Does this mean that any book assigned in school automatically suffers the kiss of death? Of course not. An assigned book may begin as unengaged, uninteresting reading and yet become important, even invaluable, to the reader. For that to occur, however, it must receive the reader’s personal stamp of approval. Somewhere between the covers, even with the full knowledge that the book is required reading and a part of the final grade, the reader must become personally involved in the text. At that point, the book moves from assigned reading to personal reading—from unengaged to engaged. If it never makes the switch, it never develops the power to influence or affect that one reader.
Some readers have spent so many years reading for others that they have difficulty identifying their own responses to a book. Even some good students respond automatically to “What did you think about the book?” with thoughts like, “What should I have thought about the book?” “What am I supposed to think about the book?”
When we already have an interest in what we read, engaged reading comes naturally. No one wonders if the instructions to assemble a swing set for a much-loved but impatient three-year-old will make good reading. The purpose is determined, and the reading engages immediately. Before the first word is read, we know the instructions are worth it. At a bookstore sale table, a Civil War buff picks up a book on Stonewall Jackson and is likely to buy it. A child with an interest in dinosaurs is drawn to a book on the subject. Even when a book is not particularly well written, the person who is interested in the topic becomes an engaged reader without persuasion or effort.
How do we determine if a reader is engaged or unengaged? An engaged reader is not aware of the reading process. Engaged readers don’t even see words after the first sentence or two. In a story, they see scenes, people, action. In nonfiction, they test theories or think of applications or chew on the facts. But in neither instance do they focus on the skills of reading. They are unaware of how many pages they have read or how long they have been at the book. They pace themselves accordingly, gulping down great whacking passages quickly or dawdling over a line that gives them particular delight. They never say, “Look at me. I have chosen the correct sound of y at the end of happy—long e. I didn’t confuse it with the long i sound, like at the end of fly. I am comprehending this paragraph with 80 percent accuracy and can pick out the topic sentence.” During engaged reading there is no focus on skill, decoding, or vocabulary. When engaged readers come to a word they can’t pronounce or define, they skip right over it without hesitation or guilt. A real reader engaged in a book is no more aware of reading skills than a running back threading his way through the defensive team is aware of his ability to run. He is not saying, “Right foot, then left foot, now pivot 45 degrees on the next step.” His focus is on the game, and he simply uses his body to get where he wants to go. When something gets in the way, both the athlete and the reader improvise—self-correct—so the goal is still in sight and the action is uninterrupted.

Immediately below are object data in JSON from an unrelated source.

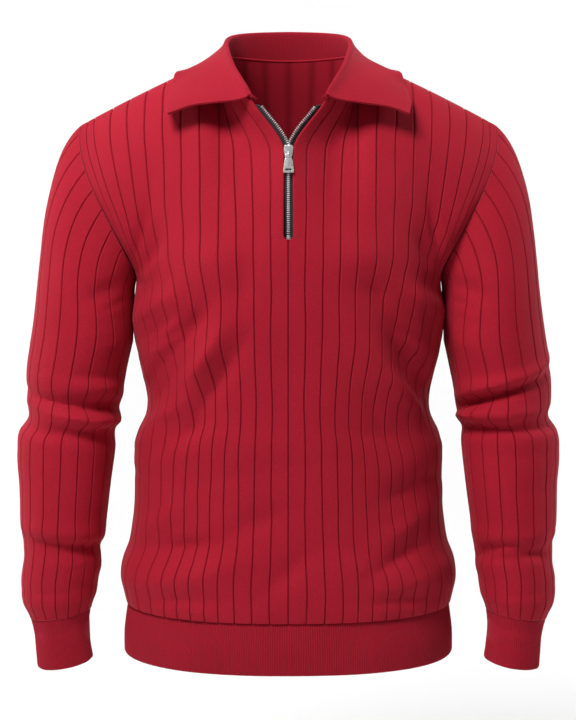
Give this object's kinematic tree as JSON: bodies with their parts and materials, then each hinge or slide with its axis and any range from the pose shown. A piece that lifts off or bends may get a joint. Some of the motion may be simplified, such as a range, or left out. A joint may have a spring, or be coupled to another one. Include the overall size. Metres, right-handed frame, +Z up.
{
  "type": "zip pullover",
  "caption": "Long-sleeved rib-knit pullover in dark red with a spread collar, an open quarter zip with metal teeth and a pull tab, and fine-rib cuffs and hem band.",
  "frame": {"origin": "Middle of the garment, front to back and left to right, at the height where the shoulders leave the neck: where a hanger or a wearer's shoulders carry it", "axes": "+Z up toward the collar, +X to the right in a view of the front (the pieces called right are on this side), the front with the zip faces -Y"},
  "size_m": [0.6007, 0.2486, 0.7054],
  "materials": {
    "rib_knit": "matte",
    "fine_rib": "matte",
    "zip_tape": "matte",
    "zip_metal": "satin"
  },
  "bodies": {
    "garment": {"front": "rib_knit", "back": "rib_knit", "sleeve_left": "rib_knit", "sleeve_right": "rib_knit", "cuff_left": "fine_rib", "cuff_right": "fine_rib", "hem_band": "fine_rib", "collar": "fine_rib", "zip_tape_left": "zip_tape", "zip_tape_right": "zip_tape", "zip_slider": "zip_metal"},
    "pull_tab": {"zip_pull": "zip_metal"}
  },
  "joints": [
    {"name": "pull_tab_hinge", "type": "hinge", "parent": "garment", "child": "pull_tab", "pos_m": [0, -0.10164, -0.0985], "axis": [-1, 0, 0], "range_deg": [0, 150]}
  ]
}
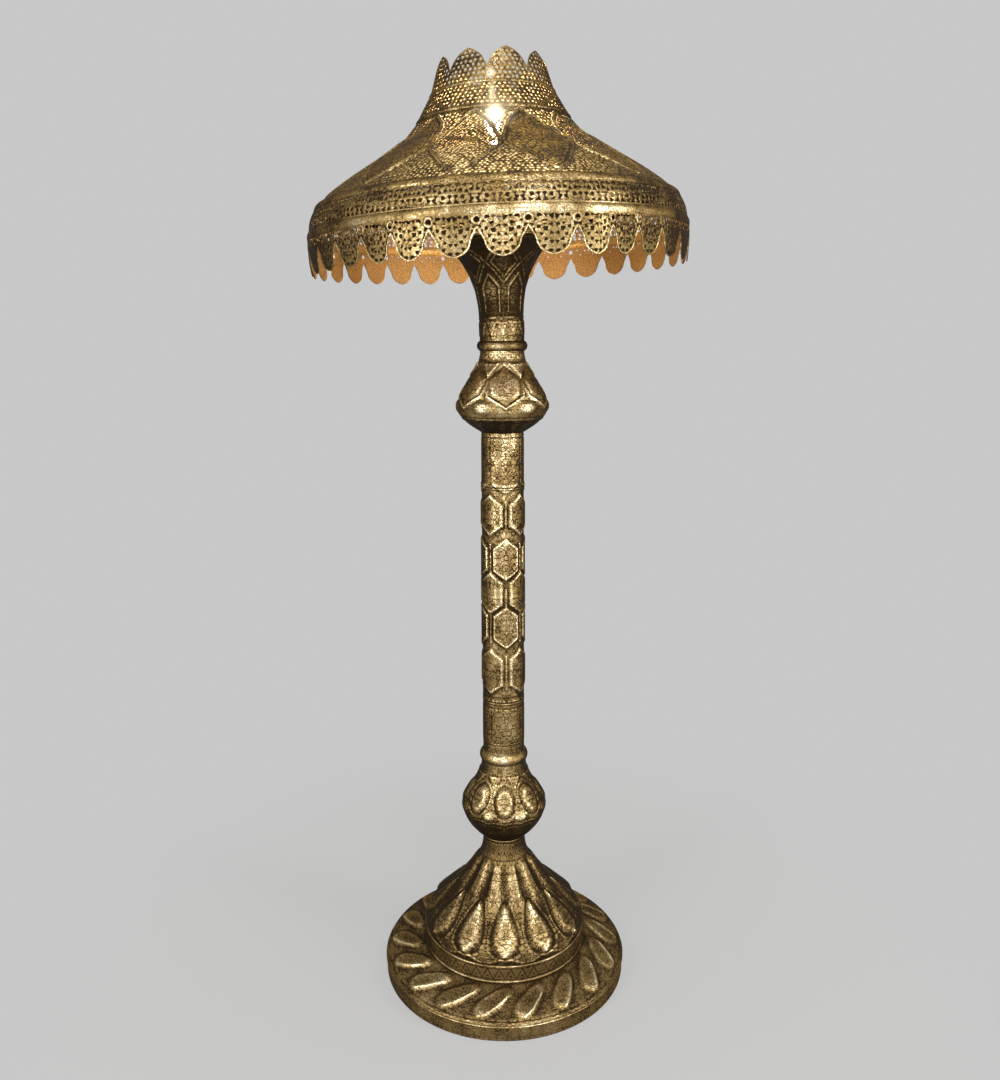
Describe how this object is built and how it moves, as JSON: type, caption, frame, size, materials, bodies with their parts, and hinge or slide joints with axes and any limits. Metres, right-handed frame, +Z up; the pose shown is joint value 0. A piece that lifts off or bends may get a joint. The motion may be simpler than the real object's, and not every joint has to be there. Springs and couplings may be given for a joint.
{
  "type": "floor lamp",
  "caption": "Tall antique-style brass floor lamp: disc foot, bell, knopped column, flared neck and a wide pierced bell-shaped shade with a scalloped edge and an open crown.",
  "frame": {"origin": "centre of the foot, on the floor", "axes": "+Z up the column; -Y towards the viewer; the top leans slightly towards -X"},
  "size_m": [0.6148, 0.6146, 1.6023],
  "materials": {
    "chased_brass": "antique brass, chased and raised from behind, dark in the hollows",
    "plain_brass": "antique brass, smooth and rubbed bright",
    "shade_brass": "antique brass, pierced and engraved",
    "shade_trim": "antique brass, smooth, rubbed bright",
    "fitting_brass": "satin brass",
    "steel": "zinc-plated",
    "cover_paint": "black paint, matt",
    "iron": "rough casting",
    "felt": "green felt",
    "rubber": "matt",
    "white_plastic": "moulded",
    "dark_plastic": "phenolic",
    "liner_card": "pressed card",
    "bulb_metal": "rolled thread",
    "bulb_glass": "frosted, lit"
  },
  "bodies": {
    "stand": {"base_pan": "chased_brass", "base_collar": "chased_brass", "base_bell": "chased_brass", "lower_knop_bowl": "chased_brass", "lower_knop_dome": "chased_brass", "column_tube": "chased_brass", "upper_knop_bowl": "chased_brass", "upper_knop_dome": "chased_brass", "neck_band": "chased_brass", "trumpet": "chased_brass", "rim_bead": "plain_brass", "collar_bead_low": "plain_brass", "collar_bead_top": "plain_brass", "lower_ring": "plain_brass", "upper_ring": "plain_brass", "trumpet_rim": "plain_brass", "trumpet_cap": "plain_brass", "socket_cap": "fitting_brass", "socket_shell": "fitting_brass", "screw_shell": "fitting_brass", "centre_contact": "fitting_brass", "top_locknut": "fitting_brass", "carrier_nut": "fitting_brass", "centre_pipe": "steel", "bottom_nut": "steel", "bottom_washer": "steel", "top_washer": "steel", "carrier_washer": "steel", "base_spacer": "steel", "clamp_plate": "steel", "cover_screws": "steel", "base_cover": "cover_paint", "base_weight": "iron", "felt_pad": "felt", "cord_grommet": "rubber", "lamp_lead": "rubber", "terminal_block": "white_plastic", "switch_block": "dark_plastic", "socket_liner": "liner_card"},
    "knob": {"switch_knob": "dark_plastic"},
    "bulb": {"bulb_cap": "bulb_metal", "bulb_contact": "fitting_brass", "bulb_glass": "bulb_glass"},
    "carrier": {"carrier_hub": "fitting_brass", "carrier_arm_1": "fitting_brass", "carrier_arm_2": "fitting_brass", "carrier_arm_3": "fitting_brass", "carrier_ring": "fitting_brass"},
    "shade": {"shade_skirt": "shade_brass", "shade_belt": "shade_trim", "shade_frieze": "shade_brass", "shade_moulding": "shade_trim", "shade_flange": "shade_trim", "shade_dome": "shade_brass", "dome_ridge": "shade_trim", "crown_band": "shade_brass", "crown_wire": "shade_trim", "crown": "shade_brass"}
  },
  "joints": [
    {"name": "switch_turn", "type": "hinge", "parent": "stand", "child": "knob", "pos_m": [0.01627, 0, 1.43677], "axis": [0.9993, 0, 0.0366], "continuous": true},
    {"name": "bulb_unscrew", "type": "slide", "parent": "stand", "child": "bulb", "axis": [-0.0366, 0, 0.9993], "range_m": [0, 0.2]},
    {"name": "carrier_turn", "type": "hinge", "parent": "stand", "child": "carrier", "pos_m": [-0.00766, 0, 1.37986], "axis": [-0.0366, 0, 0.9993], "continuous": true},
    {"name": "shade_lift", "type": "slide", "parent": "carrier", "child": "shade", "axis": [-0.0366, 0, 0.9993], "range_m": [0, 0.32]}
  ]
}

So, why do we read? For personal and immediate reward. We read what already interests us. We learn new interests through reading a skillfully written account that takes us places we have never before been. And we can experience the genuine pleasure of having an assigned book work its way under our skin and become part of us. Author Gary Paulsen, whose early years in Minnesota were largely spent in the library, suggests we should “read like a wolf eats” (1987)—in great hulking bites, with vigor, as often and much as possible. In the middle of this enthusiastic sampling of print, we will find those things that personally are worth it, while allowing the rest to slough off naturally. All the while, we increase our range of reading skills and strengthen our education without being aware of either. The very real benefits come predictably and automatically.
Occasionally, we even stumble onto a benefit beyond expectation. For instance, actor Walter Matthau may have discovered the ultimate bonus of engaged reading. In response to the question, “What book made the greatest difference in your life?” he wrote:
The book that made the greatest difference in my life was The Secret in the Daisy, by Carol Grace, Random House, published 1955.
The difference it made was enormous. It took me from a miserable, unhappy wretch to a joyful, glad-to-be-alive human. I fell so in love with the book that I searched out and married the girl who wrote it.